**WHAT IS REQUIRED:**
Repeat exactly what appears from the opening line of the listing to the line with "the plain section.", inclusive.

**DATA BLOCK:**
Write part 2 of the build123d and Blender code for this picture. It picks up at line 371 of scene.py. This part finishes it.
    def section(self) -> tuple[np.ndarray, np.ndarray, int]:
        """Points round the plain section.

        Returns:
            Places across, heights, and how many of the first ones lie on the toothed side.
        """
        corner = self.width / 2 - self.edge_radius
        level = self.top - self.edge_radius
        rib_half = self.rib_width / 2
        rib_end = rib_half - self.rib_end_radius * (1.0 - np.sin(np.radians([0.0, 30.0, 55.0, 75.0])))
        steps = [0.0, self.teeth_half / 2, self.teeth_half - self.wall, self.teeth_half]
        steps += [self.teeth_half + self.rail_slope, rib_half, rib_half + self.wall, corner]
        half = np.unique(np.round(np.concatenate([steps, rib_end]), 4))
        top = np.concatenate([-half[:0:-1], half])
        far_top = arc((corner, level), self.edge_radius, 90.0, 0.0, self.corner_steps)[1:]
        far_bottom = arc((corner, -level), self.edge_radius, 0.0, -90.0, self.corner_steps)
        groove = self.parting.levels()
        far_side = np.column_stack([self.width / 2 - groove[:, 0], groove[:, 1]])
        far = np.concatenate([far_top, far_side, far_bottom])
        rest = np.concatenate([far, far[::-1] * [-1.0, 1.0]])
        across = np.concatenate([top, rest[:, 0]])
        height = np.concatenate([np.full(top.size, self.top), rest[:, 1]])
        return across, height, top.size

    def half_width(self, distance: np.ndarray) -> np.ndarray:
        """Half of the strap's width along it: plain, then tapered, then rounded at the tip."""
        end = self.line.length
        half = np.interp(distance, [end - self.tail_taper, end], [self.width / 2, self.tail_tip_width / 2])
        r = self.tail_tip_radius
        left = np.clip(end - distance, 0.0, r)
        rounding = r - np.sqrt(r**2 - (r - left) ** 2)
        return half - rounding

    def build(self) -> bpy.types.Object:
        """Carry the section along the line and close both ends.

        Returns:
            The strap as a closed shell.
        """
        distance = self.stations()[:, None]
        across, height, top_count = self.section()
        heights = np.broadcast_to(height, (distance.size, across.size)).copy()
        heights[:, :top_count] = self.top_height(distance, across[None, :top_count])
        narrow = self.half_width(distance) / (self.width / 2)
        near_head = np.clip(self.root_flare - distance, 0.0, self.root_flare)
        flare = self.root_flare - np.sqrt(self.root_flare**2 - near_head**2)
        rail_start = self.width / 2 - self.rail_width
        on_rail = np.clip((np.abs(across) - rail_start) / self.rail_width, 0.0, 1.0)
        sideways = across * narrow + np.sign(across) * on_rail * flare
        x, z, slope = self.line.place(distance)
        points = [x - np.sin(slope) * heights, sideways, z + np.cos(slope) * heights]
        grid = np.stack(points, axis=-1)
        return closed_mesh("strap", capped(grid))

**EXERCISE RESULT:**
Write part 2 of the build123d and Blender code for this picture. It picks up at line 371 of scene.py. This part finishes it.
    def section(self) -> tuple[np.ndarray, np.ndarray, int]:
        """Points round the plain section.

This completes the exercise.